As mentioned, the first stage of PE is attributed to impaired functions of EVTs. In the cultured human cell lines of EVTs, we demonstrated that 11β-HSD2 regulates migration and invasion function of EVTs. In the animal model, we showed that placental 11β-HSD2 maintains normal interstitial trophoblast invasion, endovascular SA remodeling, placental blood flow and placental morphology, indicating that placental 11β-HSD2 is crucial for normal placentation and placental development. Of note, a number of prior studies have proposed that IUGR in rodents caused by administration of CBX is attributed to excess active GCs because GCs have been known to inhibit fetal growth (Murphy et al., 2012; Welberg et al., 2000). In human studies, it has been assumed that downregulation of placental 11β-HSD2 is associated with IUGR because GCs have detrimental effects on fetal growth (Causevic & Mohaupt, 2007; Hofmann et al, 2001). Our findings indicate that abnormal placentation and reduced placental blood flow caused by excess GCs due to 1β-HSD2 dysfunction also contribute to IUGR.

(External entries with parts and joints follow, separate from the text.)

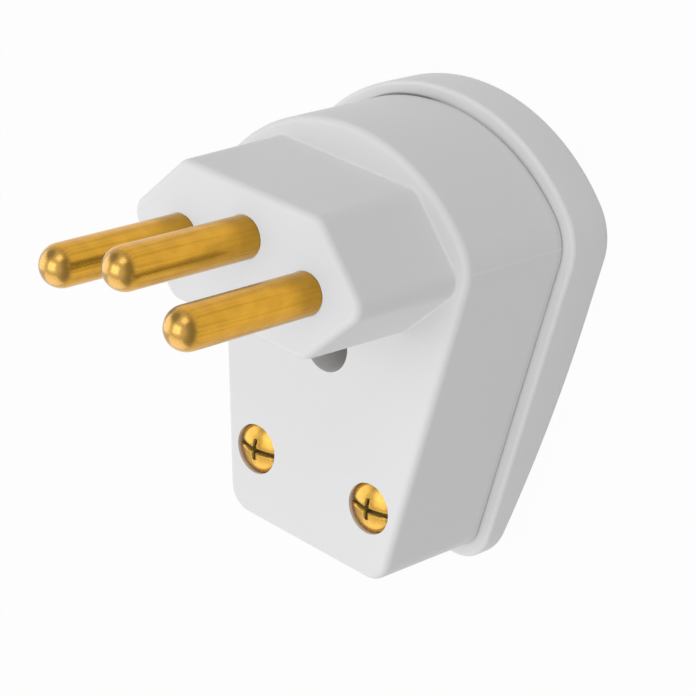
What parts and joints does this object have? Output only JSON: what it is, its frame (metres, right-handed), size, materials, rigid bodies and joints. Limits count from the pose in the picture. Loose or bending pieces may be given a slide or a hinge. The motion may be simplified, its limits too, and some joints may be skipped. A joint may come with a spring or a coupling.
{
  "type": "angled plug",
  "caption": "Right-angle rewireable plug in a white moulded housing, with round brass pins on a raised hexagonal head and brass screws beside the cord's end.",
  "frame": {"origin": "on the flat of the back, midway between the line and neutral pins", "axes": "+Z the way the pins point, +Y to the rounded crown past the earth pin, -Y to the cord's end, +X from the line pin to the neutral pin"},
  "size_m": [0.0406, 0.0542, 0.0553],
  "materials": {
    "housing": "fine satin moulding",
    "pin_brass": "polished, turned",
    "screw_brass": "bright plated",
    "insert_brass": "turned, knurled",
    "terminal_steel": "zinc plated",
    "clamp_plastic": "moulded"
  },
  "bodies": {
    "root": {"front_body": "housing", "back_cover": "housing", "line_pin": "pin_brass", "neutral_pin": "pin_brass", "earth_pin": "pin_brass", "line_terminal_screw": "terminal_steel", "neutral_terminal_screw": "terminal_steel", "earth_terminal_screw": "terminal_steel", "cord_clamp": "clamp_plastic", "clamp_screw_left": "terminal_steel", "clamp_screw_right": "terminal_steel", "cover_screw_left": "screw_brass", "cover_screw_right": "screw_brass", "cover_screw_centre": "screw_brass", "cover_insert_left": "insert_brass", "cover_insert_right": "insert_brass", "cover_insert_centre": "insert_brass"}
  },
  "joints": []
}
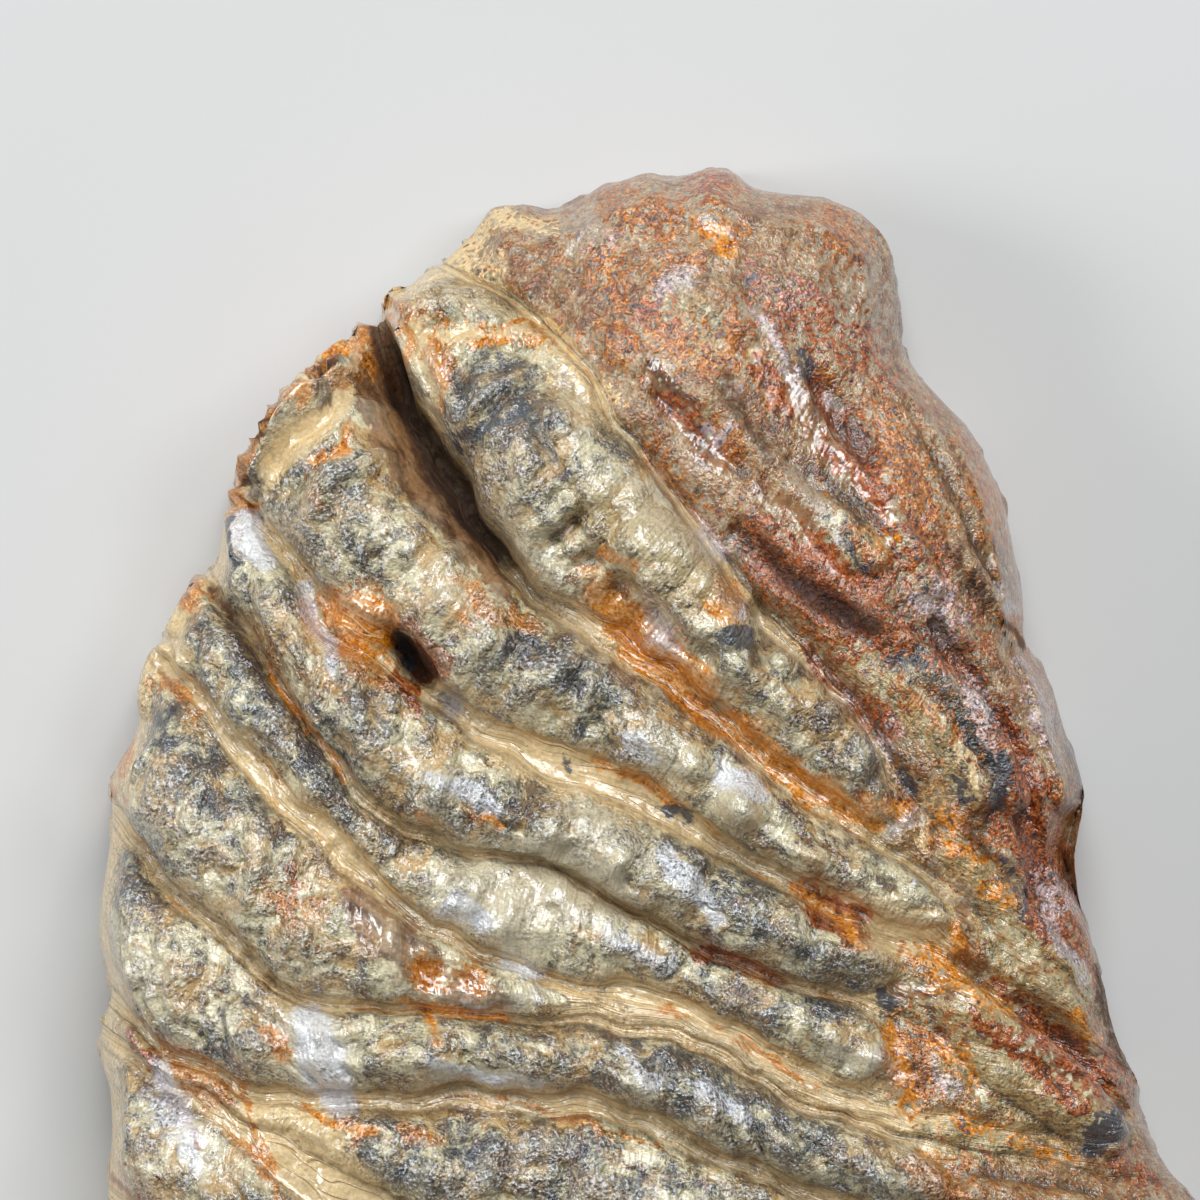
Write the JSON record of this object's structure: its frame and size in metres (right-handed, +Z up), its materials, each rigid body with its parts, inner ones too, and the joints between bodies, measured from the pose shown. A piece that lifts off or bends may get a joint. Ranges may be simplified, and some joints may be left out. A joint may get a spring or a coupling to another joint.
{
  "type": "fossil mammoth molar slice",
  "caption": "Thick side slice of a fossil mammoth cheek tooth: domed natural face with fanned enamel plates, cement seams, a crevice and pits; flat sawn back.",
  "frame": {"origin": "centre of the bounding box at its bottom, on the flat sawn face", "axes": "+Z up from the sawn face to the natural face, +Y along the tooth's length to its narrow end, +X from the worn chewing edge to the roots"},
  "size_m": [0.113, 0.16, 0.0347],
  "materials": {
    "fossil_enamel": "lacquered fossil enamel and cement, glossy and mottled"
  },
  "bodies": {
    "root": {"molar": "fossil_enamel"}
  },
  "joints": []
}
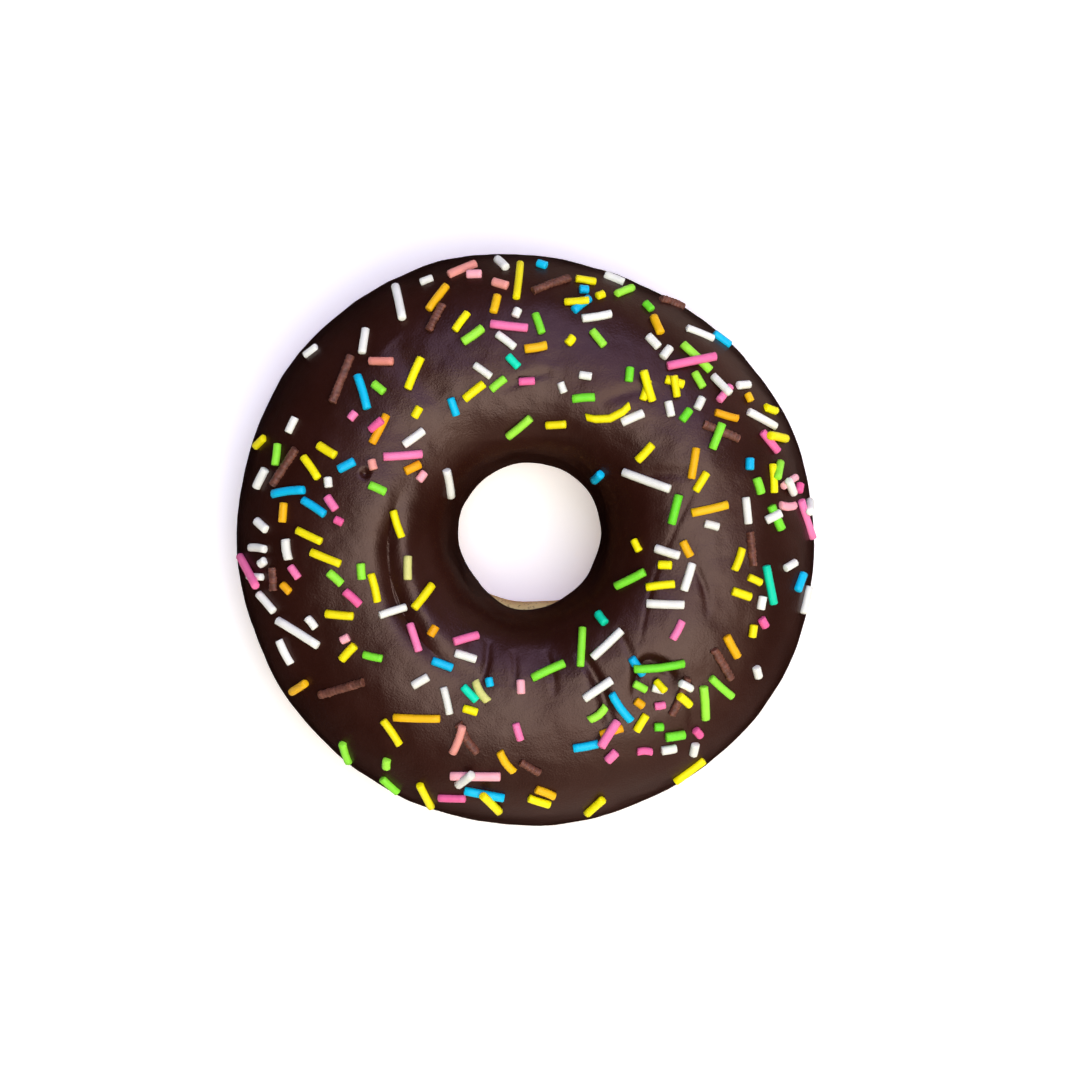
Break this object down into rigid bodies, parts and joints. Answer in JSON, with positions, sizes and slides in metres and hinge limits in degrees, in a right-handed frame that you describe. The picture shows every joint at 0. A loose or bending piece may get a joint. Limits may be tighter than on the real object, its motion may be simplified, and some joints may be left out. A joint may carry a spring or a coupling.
{
  "type": "chocolate doughnut",
  "caption": "Ring doughnut of fried dough with dark chocolate icing over its top and sides, strewn with coloured sugar sprinkles and chocolate sticks.",
  "frame": {"origin": "middle of the ring's footprint, on the surface it rests on", "axes": "+Z up through the ring; +X to the right and +Y up in the picture, which looks straight down"},
  "size_m": [0.093, 0.0921, 0.031],
  "materials": {
    "dough": "matte",
    "icing": "satin",
    "sprinkle_white": "satin",
    "sprinkle_yellow": "satin",
    "sprinkle_orange": "satin",
    "sprinkle_green": "satin",
    "sprinkle_pink": "satin",
    "sprinkle_rose": "satin",
    "sprinkle_salmon": "satin",
    "sprinkle_blue": "satin",
    "sprinkle_teal": "satin",
    "sprinkle_khaki": "satin",
    "chocolate_stick": "matte"
  },
  "bodies": {
    "root": {"dough": "dough", "icing": "icing"}
  },
  "joints": []
}
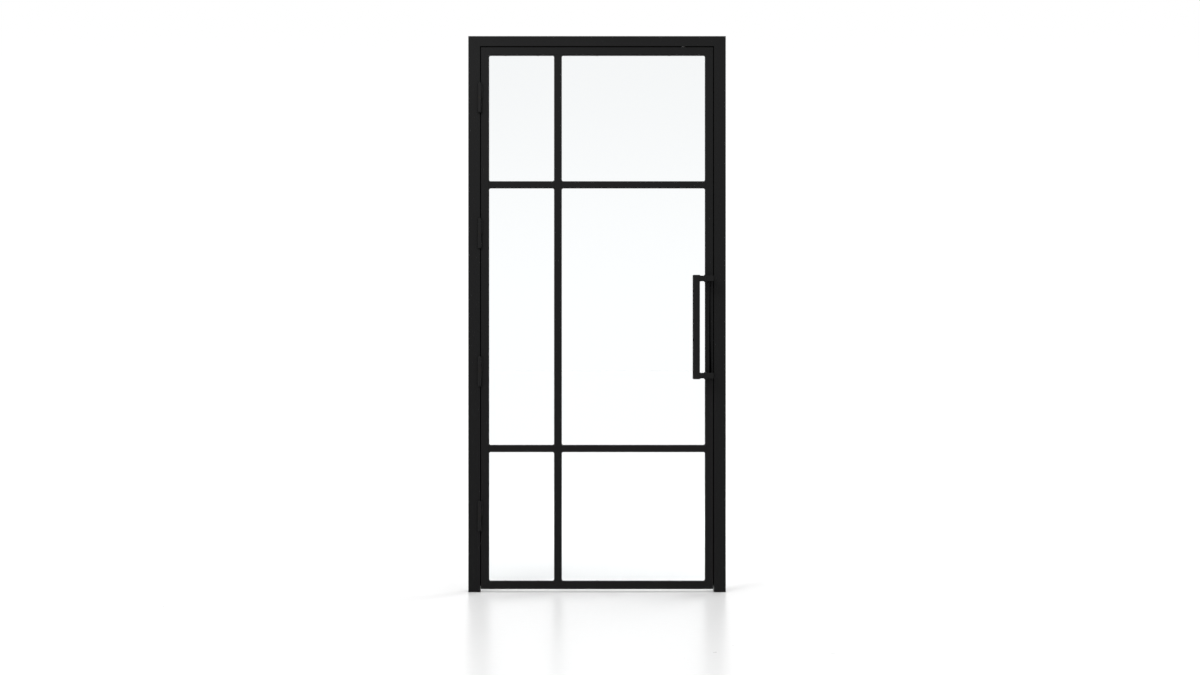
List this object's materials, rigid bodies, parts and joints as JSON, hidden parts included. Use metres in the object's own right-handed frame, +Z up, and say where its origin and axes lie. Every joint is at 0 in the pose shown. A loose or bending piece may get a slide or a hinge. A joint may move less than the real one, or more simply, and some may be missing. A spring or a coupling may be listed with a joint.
{
  "type": "framed glass door",
  "caption": "Narrow steel-framed glass door of six panes in its own frame, hung on slim barrel hinges, with an offset square pull.",
  "frame": {"origin": "on the floor, at the middle of the overall width and depth", "axes": "+X from the hinge side to the lock side, +Y through the door away from the side it opens towards, +Z up"},
  "size_m": [1.014, 0.145, 2.19],
  "materials": {
    "frame_paint": "matt black powder coat",
    "leaf_paint": "matt black powder coat",
    "hinge_paint": "matt black powder coat",
    "pull_paint": "satin black powder coat",
    "clear_glass": "clear toughened glass",
    "seal_rubber": "black extruded seal",
    "gasket_rubber": "black glazing tape",
    "block_plastic": "grey packer",
    "bare_steel": "zinc-plated steel",
    "black_steel": "black-oxide steel screws",
    "washer_brass": "brass, darkened with age"
  },
  "bodies": {
    "frame": {"hinge_jamb": "frame_paint", "lock_jamb": "frame_paint", "frame_head": "frame_paint", "corner_brackets": "bare_steel", "frame_seal": "seal_rubber", "catch_magnet": "bare_steel", "frame_knuckle_1": "hinge_paint", "frame_knuckle_2": "hinge_paint", "frame_knuckle_3": "hinge_paint", "frame_knuckle_4": "hinge_paint", "hinge_pins": "bare_steel", "hinge_washers": "washer_brass"},
    "leaf": {"leaf_hinge_stile": "leaf_paint", "leaf_lock_stile": "leaf_paint", "leaf_top_rail": "leaf_paint", "leaf_bottom_rail": "leaf_paint", "vertical_bar": "leaf_paint", "cross_bar_lower_left": "leaf_paint", "cross_bar_lower_right": "leaf_paint", "cross_bar_upper_left": "leaf_paint", "cross_bar_upper_right": "leaf_paint", "glass_lower_left": "clear_glass", "glass_lower_right": "clear_glass", "glass_middle_left": "clear_glass", "glass_middle_right": "clear_glass", "glass_upper_left": "clear_glass", "glass_upper_right": "clear_glass", "beads_lower_left": "leaf_paint", "beads_lower_right": "leaf_paint", "beads_middle_left": "leaf_paint", "beads_middle_right": "leaf_paint", "beads_upper_left": "leaf_paint", "beads_upper_right": "leaf_paint", "front_gaskets": "gasket_rubber", "back_gaskets": "gasket_rubber", "setting_blocks": "block_plastic", "bead_screws": "black_steel", "leaf_knuckle_1": "hinge_paint", "leaf_knuckle_2": "hinge_paint", "leaf_knuckle_3": "hinge_paint", "leaf_knuckle_4": "hinge_paint", "pull_grip": "pull_paint", "pull_collars": "pull_paint", "pull_posts": "pull_paint", "pull_arm_screws": "black_steel", "pull_bolts": "bare_steel", "pull_washers": "bare_steel"}
  },
  "joints": [
    {"name": "door_swing", "type": "hinge", "parent": "frame", "child": "leaf", "pos_m": [-0.4617, -0.0063, 1.095], "axis": [0, 0, -1], "range_deg": [0, 170]}
  ]
}
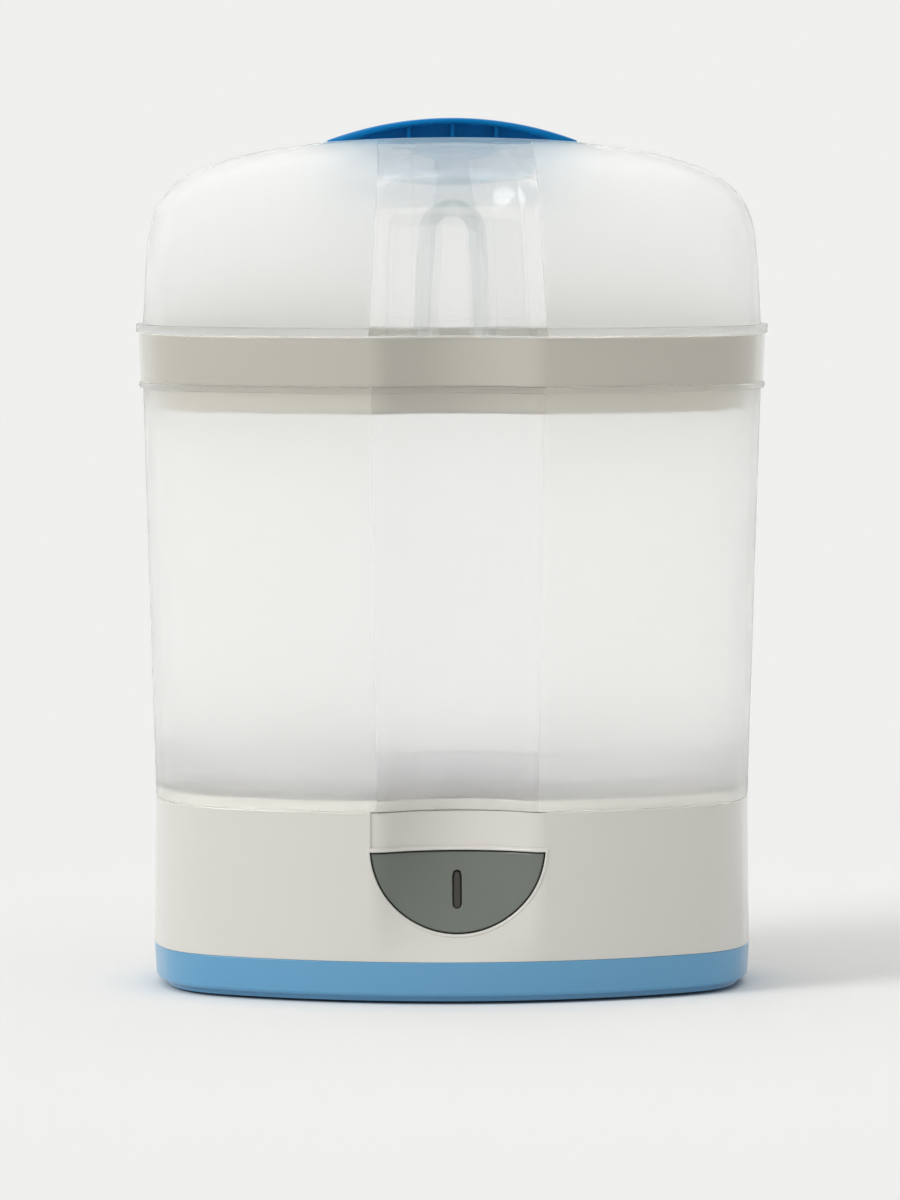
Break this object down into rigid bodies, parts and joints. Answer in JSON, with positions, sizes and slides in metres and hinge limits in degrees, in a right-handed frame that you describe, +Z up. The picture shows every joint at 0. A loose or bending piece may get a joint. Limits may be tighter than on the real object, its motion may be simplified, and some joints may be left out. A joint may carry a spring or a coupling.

The limitation of this study is that we did not elucidate the mechanisms responsible for excessive GC suppression of migration and invasion function in EVTs. It is known that invasion function is associated with expression of MMPs in EVTs, in particular, MMP2 and MMP9 are crucial for invasion function of EVTs (Peng et al., 2016; Zhang et al., 2013). Interestingly, some studies have shown that synthetic GCs can regulate MMP2 and MMP9 expression in trophoblast cell lines (Mandl et al., 2006; Pavek et al., 2007). More recently, Kisanga et al (2018) have shown that synthetic GCs can suppress migration and invasion of EVTs and lead to more than 3,000 genes changed, suggesting that GCs modulate EVT function via various signaling pathways. Nevertheless, the mechanisms underlying GCs regulation of trophoblast invasion remains to be further investigated.
In conclusion, our study has demonstrated a previously unrecognized role of 11β-HSD2 in placental development and function. Excessive active GCs caused by placental 11β-HSD2 downregulation can lead to impaired invasion function of EVTs, abnormal placentation and increased sFlt1 release from placenta via elevated ADAM17 expression. Thus, our data provide in vivo evidence that dysregulation of placental 11β-HSD2 plays a critical role in pathogenesis of PE. It is therefore valuable to develop strategies to treat PE by using specific activators of 11β-HSD2 or specific inhibitor to block GCs in placenta.